Write the data out again in full, with no departure from the original.

##########

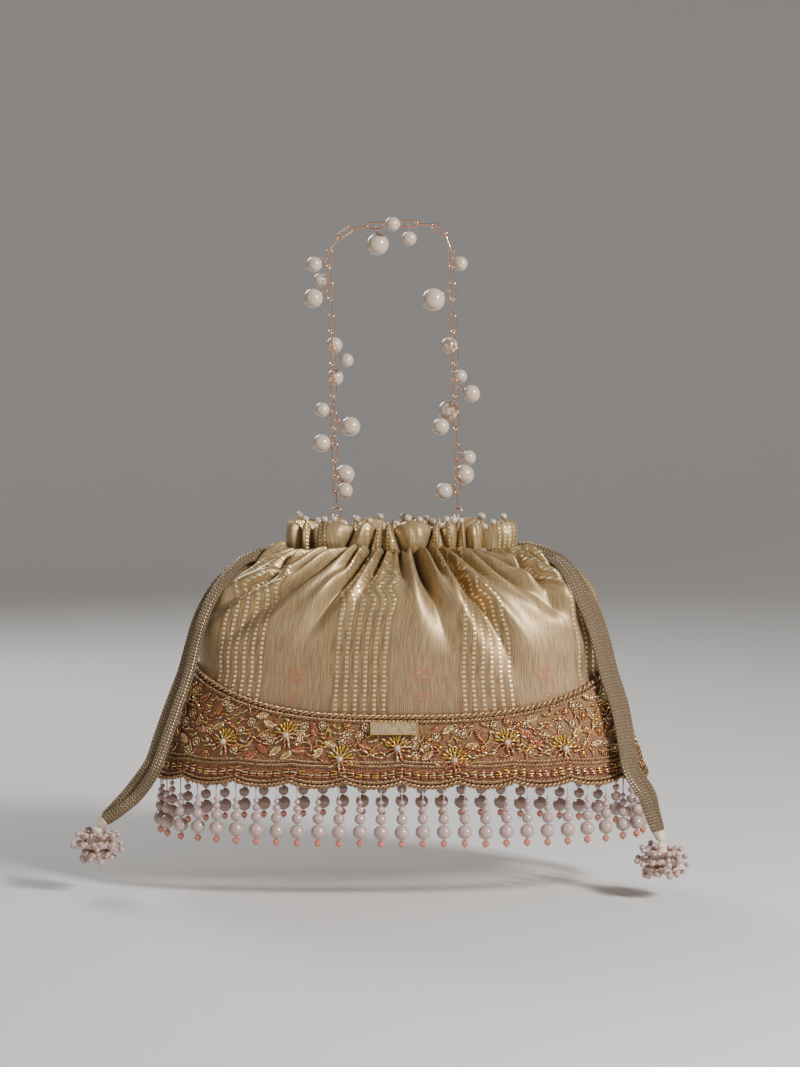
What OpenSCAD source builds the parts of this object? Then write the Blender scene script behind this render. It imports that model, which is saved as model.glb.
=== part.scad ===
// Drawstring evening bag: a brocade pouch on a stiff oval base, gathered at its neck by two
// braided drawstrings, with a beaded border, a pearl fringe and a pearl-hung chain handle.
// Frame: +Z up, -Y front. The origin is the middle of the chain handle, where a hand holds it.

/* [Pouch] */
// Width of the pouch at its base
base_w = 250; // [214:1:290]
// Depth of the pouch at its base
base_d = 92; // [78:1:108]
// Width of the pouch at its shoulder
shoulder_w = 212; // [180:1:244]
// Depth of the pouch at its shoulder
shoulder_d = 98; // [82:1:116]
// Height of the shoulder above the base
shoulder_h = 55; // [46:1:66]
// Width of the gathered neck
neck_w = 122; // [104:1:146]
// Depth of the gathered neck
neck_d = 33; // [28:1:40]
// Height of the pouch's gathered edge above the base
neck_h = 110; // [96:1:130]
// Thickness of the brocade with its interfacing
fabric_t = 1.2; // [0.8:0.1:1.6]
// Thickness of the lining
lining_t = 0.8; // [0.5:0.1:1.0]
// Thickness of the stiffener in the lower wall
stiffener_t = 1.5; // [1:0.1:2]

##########

• Complete output:
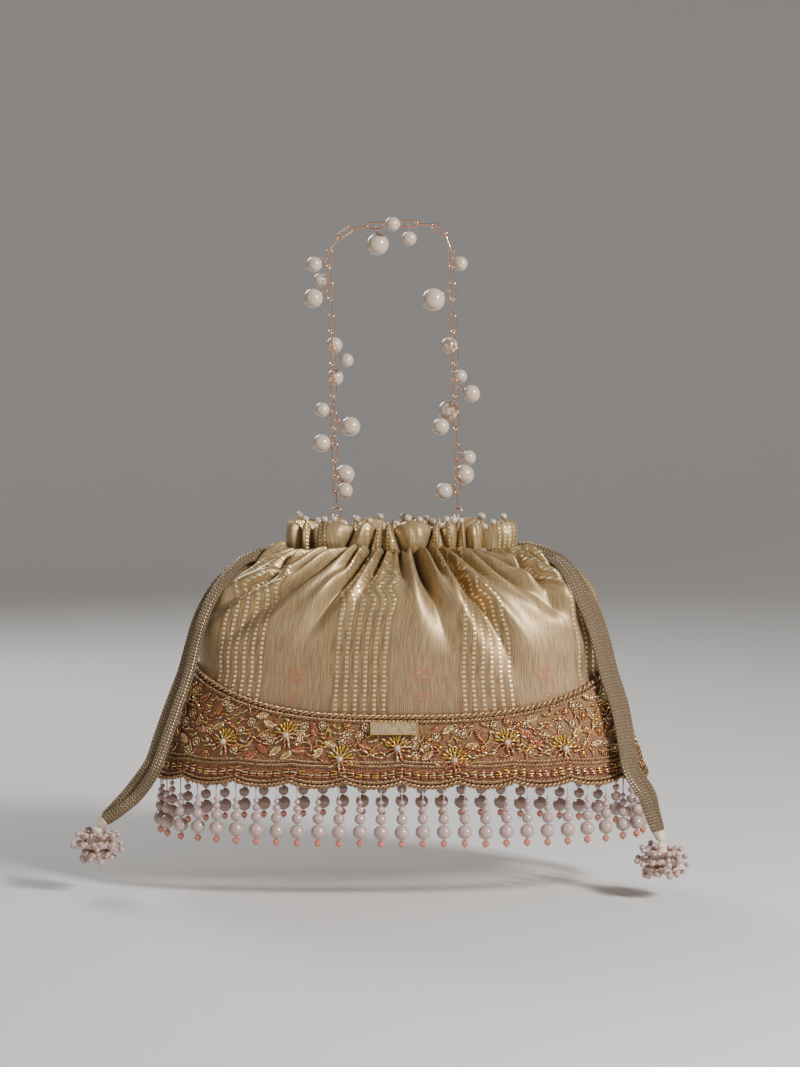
What OpenSCAD source builds the parts of this object? Then write the Blender scene script behind this render. It imports that model, which is saved as model.glb.
=== part.scad ===
// Drawstring evening bag: a brocade pouch on a stiff oval base, gathered at its neck by two
// braided drawstrings, with a beaded border, a pearl fringe and a pearl-hung chain handle.
// Frame: +Z up, -Y front. The origin is the middle of the chain handle, where a hand holds it.

/* [Pouch] */
// Width of the pouch at its base
base_w = 250; // [214:1:290]
// Depth of the pouch at its base
base_d = 92; // [78:1:108]
// Width of the pouch at its shoulder
shoulder_w = 212; // [180:1:244]
// Depth of the pouch at its shoulder
shoulder_d = 98; // [82:1:116]
// Height of the shoulder above the base
shoulder_h = 55; // [46:1:66]
// Width of the gathered neck
neck_w = 122; // [104:1:146]
// Depth of the gathered neck
neck_d = 33; // [28:1:40]
// Height of the pouch's gathered edge above the base
neck_h = 110; // [96:1:130]
// Thickness of the brocade with its interfacing
fabric_t = 1.2; // [0.8:0.1:1.6]
// Thickness of the lining
lining_t = 0.8; // [0.5:0.1:1.0]
// Thickness of the stiffener in the lower wall
stiffener_t = 1.5; // [1:0.1:2]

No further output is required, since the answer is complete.